但抱歉,apiserver这里的实现,在建立watch的同时,不等initEvents发送完,就开始按当前时间戳接收新的event了

  1. 确定chanSize https://github.com/kubernetes/kubernetes/blob/release-1.25/staging/src/k8s.io/apiserver/pkg/storage/cacher/watch_cache.go#L608

    可以看到最大也就是1000 https://github.com/kubernetes/kubernetes/blob/release-1.25/staging/src/k8s.io/apiserver/pkg/storage/cacher/watch_cache.go#L589

  2. 获取存量的event https://github.com/kubernetes/kubernetes/blob/release-1.25/staging/src/k8s.io/apiserver/pkg/storage/cacher/cacher.go#L520

    resourceVersion=”0”时返回存量全部数据 https://github.com/kubernetes/kubernetes/blob/a7d69e8884a40b09cffd89cc5cbc085bf0ac97c2/staging/src/k8s.io/apiserver/pkg/storage/cacher/watch_cache.go#L664

  3. 先从cacheInterval发存量的event https://github.com/kubernetes/kubernetes/blob/release-1.25/staging/src/k8s.io/apiserver/pkg/storage/cacher/cacher.go#L1405

    然后再消费c.input https://github.com/kubernetes/kubernetes/blob/release-1.25/staging/src/k8s.io/apiserver/pkg/storage/cacher/cacher.go#L1481

  4. 但消费cacheInterval的同时,Cacher全局已经开始通过nonblockingAddaddc.input里放event了 https://github.com/kubernetes/kubernetes/blob/release-1.25/staging/src/k8s.io/apiserver/pkg/storage/cacher/cacher.go#L880 https://github.com/kubernetes/kubernetes/blob/release-1.25/staging/src/k8s.io/apiserver/pkg/storage/cacher/cacher.go#L1239

    https://github.com/kubernetes/kubernetes/blob/release-1.25/staging/src/k8s.io/apiserver/pkg/storage/cacher/cacher.go#L899 https://github.com/kubernetes/kubernetes/blob/release-1.25/staging/src/k8s.io/apiserver/pkg/storage/cacher/cacher.go#L1249

    可以注意到add里面如果c.input放慢了,是不会无限等待的,而是等一小会就把这个watch关闭了

    这个超时的计算逻辑有点小复杂,dispatchTimeoutBudget是一个timeBudget对象 https://github.com/kubernetes/kubernetes/blob/release-1.25/staging/src/k8s.io/apiserver/pkg/storage/cacher/time_budget.go#L31 maxBudget为100毫秒,refreshPerSecond为50毫秒,类似漏桶模型,每秒最多可用的超时为100毫秒,每秒恢复50毫秒。
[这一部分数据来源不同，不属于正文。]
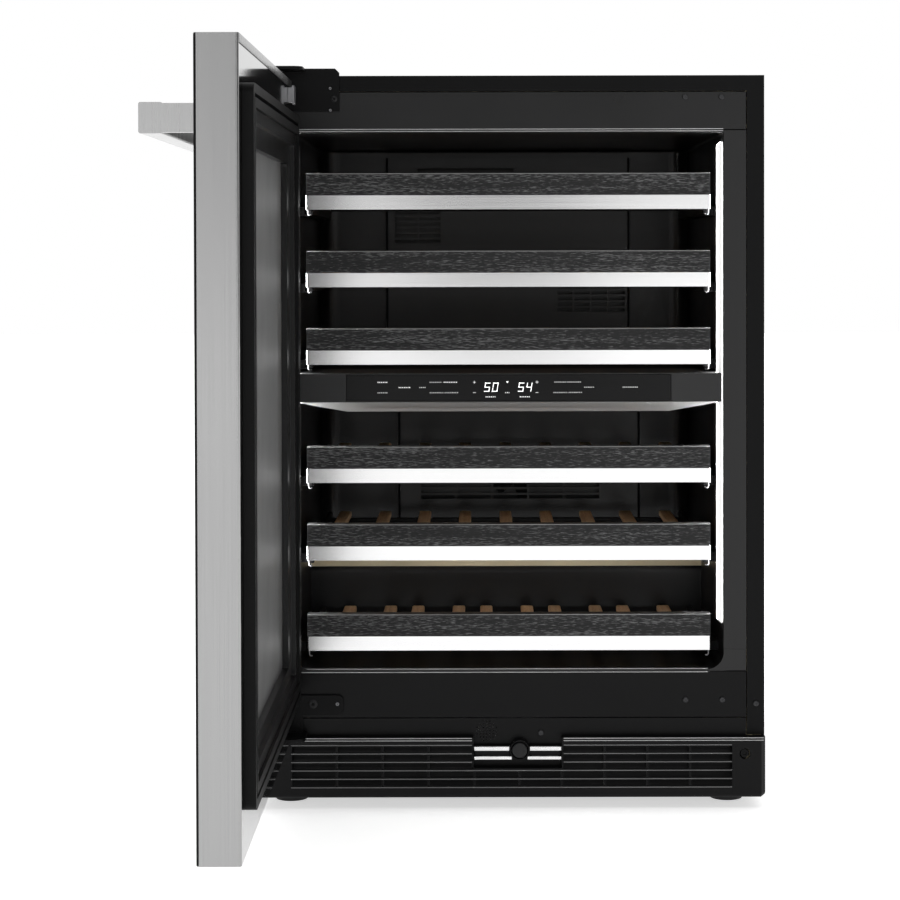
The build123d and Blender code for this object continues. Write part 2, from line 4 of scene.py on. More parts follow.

可以简单的理解为如果100毫秒内放不进c.input就把watch关了。

问题就来了,需要用这个方法来获取全量pod的都是大集群,大集群往往event也很多,我这里稍大的集群每秒都有50条event,最大的每秒500条event,就意味着在20秒甚至2秒内不能消费完initEvents,watch就会被apiserver关掉,而我这里什么都不干的空watch每秒也只能处理1200条event,所以几乎永远不可能获取完全initEvent,而resourceVersion=”0”的watch是不能断点续传的……所以就永远无法成功了。